C’era una volta, in un Paese dalla forma di stivale e dalla memoria corta, un potere chiamato “Quarto”. Non era nato per comandare, ma per controllare chi comandava: un cane da guardia della democrazia, con il microfono al posto dei denti. Poi, un giorno, il cane ha scoperto che si vive meglio facendo la guardia al padrone anziché del padrone.
Oggi, il “quarto potere” è diventato il primo, con buona pace della Costituzione e dei cittadini. Non decide solo cosa sapere, ma anche come pensarlo. I governi cambiano, i ministri passano, ma i direttori restano: immobili, solidi, eterni come un servizio pubblico in seconda serata.
Gli editori “puri” — quelli che facevano solo informazione — sono ormai una specie in via d’estinzione, come i panda, ma meno simpatici. Al loro posto troviamo gli editori impuri, quelli che possiedono giornali per difendere le proprie aziende, televisioni per compiacere il potere, e magari persino un canale YouTube per sembrare moderni. Il tutto, naturalmente, sotto il nobile vessillo della “libertà di stampa”.

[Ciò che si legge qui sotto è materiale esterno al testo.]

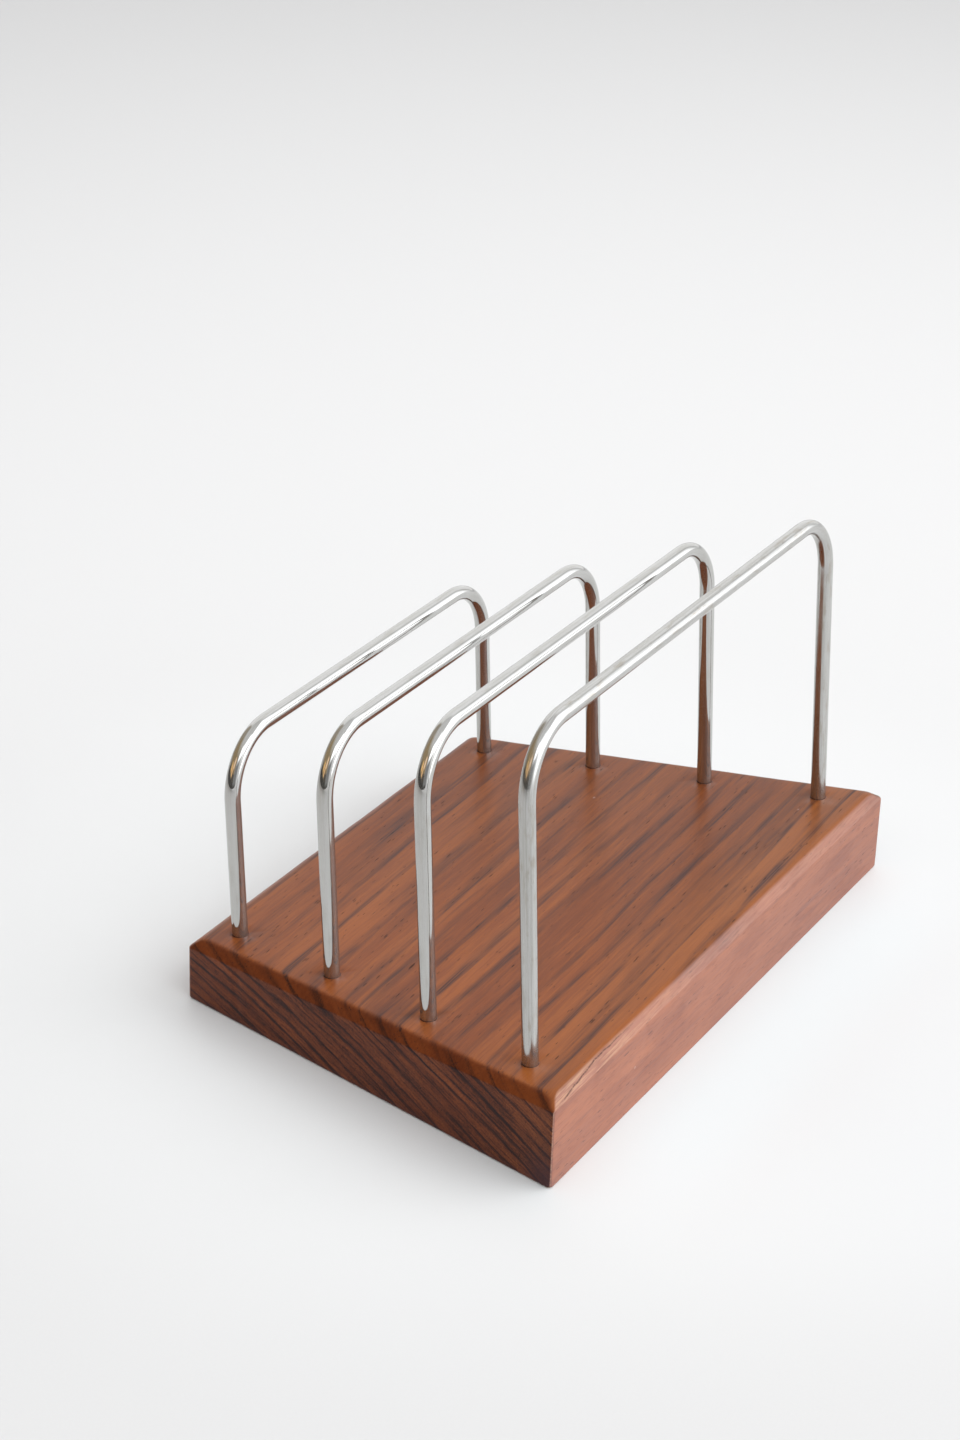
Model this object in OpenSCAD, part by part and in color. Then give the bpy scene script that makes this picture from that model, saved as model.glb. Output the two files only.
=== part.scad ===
// Table-top magazine rack.
// One wedge-shaped hardwood block carries four bent rod hoops. The block is a trapezoid in
// plan and thins towards its short side, so the hoops step down in both span and height.
// The hoops stand square to the sloping top, with their ends set in blind drilled holes.
// Frame: origin under the middle of the block at table level, X along the long side,
// Y from the thick long side to the thin short side, Z up. Millimetres.

/* [Block] */
// Length of the long, thick side
long_side = 272; // [240:1:320]
// Length of the short, thin side
short_side = 204; // [180:1:240]
// Width between the two parallel sides
width = 175; // [170:1:220]
// Thickness at the long side
thick_high = 35; // [32:0.5:45]
// Thickness at the short side
thick_low = 25.5; // [24.5:0.5:31]
// Chamfer round the top, measured across the top face
chamfer_across = 4; // [1:0.5:6]
// Chamfer round the top, measured down the sides
chamfer_down = 3.5; // [1:0.5:6]
// Size of the small bevel that softens the bottom edges
bottom_bevel = 1.2; // [0.4:0.1:3]

/* [Hoops] */
// Diameter of the round rod
rod_d = 6; // [4:0.5:8]
// Bend radius at the centre of the rod
bend_r = 23; // [12:1:30]
// Height of the shortest hoop, from the top face to the centre of its bar
height_short = 78; // [60:1:100]
// Height of the tallest hoop, measured the same way
height_tall = 123; // [105:1:160]
// Spacing of the hoops across the block
pitch = 46.5; // [36:0.5:47]
// Distance of the tallest hoop from the long side
first_hoop = 20.5; // [14:0.5:21]
// Distance of the legs from the ends of the block
end_margin = 15.5; // [12:0.5:24]

/* [Holes] */
// Depth of the blind holes, square to the top face
hole_depth = 18; // [12:0.5:20]
// Gap for glue round each leg
glue_gap = 0.05; // [0.02:0.01:0.15]
// Bevel on the cut ends of the rod
tip_bevel = 0.8; // [0.2:0.1:1.2]

/* [Hidden] */
$fn = 96;

hoop_count = 4;
slope = atan((thick_high - thick_low) / width);   // fall of the top face
slant_width = width / cos(slope);                 // width measured along the top face
end_run = (long_side - short_side) / 2;           // how far each end leans inwards
spare = 12;                                       // overshoot of the cutting solids

plan = corners(width);
top_plan = corners(slant_width);

// Corners of the block's outline for a given width, anticlockwise from the long side
function corners(w) = [
    [-long_side / 2, 0],
    [long_side / 2, 0],
    [short_side / 2, w],
    [-short_side / 2, w]
];

// Hoops are counted from 1, the shortest, to 4, the tallest
function tenth(v) = round(v * 10) / 10;
function step_share(k) = (k - 1) / (hoop_count - 1);
function hoop_y(k) = -width / 2 + first_hoop + (hoop_count - k) * pitch;
function hoop_height(k) = tenth(height_short + (height_tall - height_short) * step_share(k));
function top_z(y) = thick_high - (y + width / 2) * tan(slope);
function half_length(y) = long_side / 2 - end_run * (y + width / 2) / width;
function half_span(k) = tenth(half_length(hoop_y(k)) - end_margin);

// Frame on the top face, with its origin at the middle of the long edge
module on_top() {
    translate([0, -width / 2, thick_high]) rotate([-slope, 0, 0]) children();
}

// Frame on the top face, midway between the legs of one hoop
module at_hoop(k) {
    translate([0, hoop_y(k), top_z(hoop_y(k))]) rotate([-slope, 0, 0]) children();
}

// Runs a profile along every edge of an outline: its x points inwards and its y up
module along_edges(points) {
    for (i = [0 : len(points) - 1]) {
        a = points[i];
        b = points[(i + 1) % len(points)];
        run = norm(b - a) + 2 * spare;
        translate([(a.x + b.x) / 2, (a.y + b.y) / 2, 0])
            rotate(atan2(b.y - a.y, b.x - a.x))
                translate([-run / 2, 0, 0])
                    rotate([90, 0, 90]) linear_extrude(run) children();
    }
}

// What the chamfer takes off a top edge
module chamfer_profile() {
    polygon([
        [2 * chamfer_across, chamfer_down],
        [-chamfer_across, chamfer_down],
        [-chamfer_across, -2 * chamfer_down]
    ]);
}

// What the softening takes off a bottom edge
module bottom_profile() {
    polygon([
        [-bottom_bevel, -bottom_bevel],
        [2 * bottom_bevel, -bottom_bevel],
        [-bottom_bevel, 2 * bottom_bevel]
    ]);
}

module leg_holes() {
    for (k = [1 : hoop_count], side = [-1, 1])
        at_hoop(k) translate([side * half_span(k), 0, -hole_depth])
            cylinder(h = hole_depth + spare, d = rod_d + 2 * glue_gap);
}

module wood_base() {
    color([0.52, 0.28, 0.18])
        difference() {
            translate([0, -width / 2, 0]) linear_extrude(thick_high) polygon(plan);
            on_top() translate([-long_side, -spare, 0]) cube([2 * long_side, width + 3 * spare, thick_high]);
            on_top() along_edges(top_plan) chamfer_profile();
            translate([0, -width / 2, 0]) along_edges(plan) bottom_profile();
            leg_holes();
        }
}

// Quarter bend from a leg, on the right, to the bar above
module bend() {
    rotate([90, 0, 0]) rotate_extrude(angle = 90) translate([bend_r, 0]) circle(d = rod_d);
}

// Straight leg with its bevelled tail, from the bottom of the hole to the bend
module leg(h) {
    translate([0, 0, -hole_depth]) cylinder(h = tip_bevel, d1 = rod_d - 2 * tip_bevel, d2 = rod_d);
    translate([0, 0, tip_bevel - hole_depth])
        cylinder(h = hole_depth - tip_bevel + h - bend_r, d = rod_d);
}

module hoop(k) {
    h = hoop_height(k);
    bar = half_span(k) - bend_r;
    color([0.78, 0.78, 0.76])
        at_hoop(k) {
            translate([-bar, 0, h]) rotate([0, 90, 0]) cylinder(h = 2 * bar, d = rod_d);
            for (side = [0, 1]) mirror([side, 0, 0]) {
                translate([bar, 0, h - bend_r]) bend();
                translate([half_span(k), 0, 0]) leg(h);
            }
        }
}

wood_base();
hoop(1);  // hoop_1
hoop(2);  // hoop_2
hoop(3);  // hoop_3
hoop(4);  // hoop_4
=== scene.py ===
"""Looks of the magazine rack: an oiled hardwood wedge with four polished rod hoops.

Everything is in metres, in the CAD frame: origin under the middle of the block, X along the long
side, Y from the thick long side to the thin short side, Z up.
"""

import math
import random

import bmesh
import bpy
from mathutils import Matrix, Vector, geometry, noise


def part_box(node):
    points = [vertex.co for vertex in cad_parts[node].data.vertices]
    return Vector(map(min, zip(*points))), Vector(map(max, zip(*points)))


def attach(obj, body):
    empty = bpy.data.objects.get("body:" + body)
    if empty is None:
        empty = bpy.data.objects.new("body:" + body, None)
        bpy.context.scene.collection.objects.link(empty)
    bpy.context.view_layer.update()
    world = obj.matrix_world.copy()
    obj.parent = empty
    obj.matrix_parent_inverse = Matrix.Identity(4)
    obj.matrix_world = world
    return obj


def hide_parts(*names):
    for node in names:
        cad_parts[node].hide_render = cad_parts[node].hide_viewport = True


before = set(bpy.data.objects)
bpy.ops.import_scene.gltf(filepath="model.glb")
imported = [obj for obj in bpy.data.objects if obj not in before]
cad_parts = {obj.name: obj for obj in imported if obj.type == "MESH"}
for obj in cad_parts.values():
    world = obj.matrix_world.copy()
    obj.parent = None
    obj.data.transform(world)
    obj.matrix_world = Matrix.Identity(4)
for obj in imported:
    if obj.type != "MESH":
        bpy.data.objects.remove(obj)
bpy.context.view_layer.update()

# ---------------------------------------------------------------- dimensions

MM = 0.001
HOOPS = ["hoop_1", "hoop_2", "hoop_3", "hoop_4"]     # from the shortest to the tallest

block_low, block_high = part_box("wood_base")
LONG_SIDE = block_high.x - block_low.x
WIDTH = block_high.y - block_low.y
SHORT_SIDE = 204 * MM
THICK_HIGH = 35 * MM
THICK_LOW = 25.5 * MM
CHAMFER_ACROSS = 4 * MM
CHAMFER_DOWN = 3.5 * MM

ROD_R = 3 * MM
BEND_R = 23 * MM
HOLE_DEPTH = 18 * MM
HOLE_R = 3.05 * MM
TIP_BEVEL = 0.8 * MM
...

Libertà, sì: la libertà di dipendere dai finanziamenti pubblici e dagli spot governativi, che piovono a seconda della fedeltà editoriale. Se una televisione, un quotidiano osa criticare troppo, rischia di finire a dieta mediatica: niente finanziamenti pubblici, pubblicità istituzionali, niente accesso alle “fonti”, e magari qualche visita della Guardia di Finanza (puramente casuale, ci mancherebbe).
I giornalisti, poveri loro, oscillano tra l’autocensura e la sopravvivenza. Scrivono editoriali indignati sull’indipendenza dell’informazione, ma li fanno approvare dal caporedattore che li fa leggere all’ufficio stampa del ministro. Un perfetto corto circuito democratico, una commedia all’italiana dove il “giornalismo d’inchiesta” è quello che indaga su cosa farà il meteo nel weekend.
Nel frattempo, il cittadino medio si consola con i talk show, convinto di assistere a un libero confronto di idee, mentre in realtà guarda un reality show politico, dove ogni ospite recita il suo ruolo: il finto oppositore, il moralista indignato, il moderatore che modera tutto tranne il potere.
Così il “quarto potere” è salito sul trono, ma non per ribellione: per convenienza. Ha smesso di fare domande scomode, perché ha scoperto che si vive meglio facendo opinione di servizio. In fondo, chi ha bisogno di verità quando si può avere la narrazione e la propaganda?
E allora sì, possiamo dirlo senza più ironia (o forse proprio con quella): in Italia il quarto potere è diventato il primo. Ma non per merito: per occupazione. E finché i cittadini continueranno a credere che “informarsi” significhi scorrere un titolo sui social o condividere un post indignato su Facebook, il potere vero — quello di scegliere cosa sapere — resterà saldo nelle mani di chi l’ha comprato a rate, con soldi pubblici e silenzi privati.
Benvenuti nel paese dove la libertà di stampa è sacra, purché non disturbi nessuno.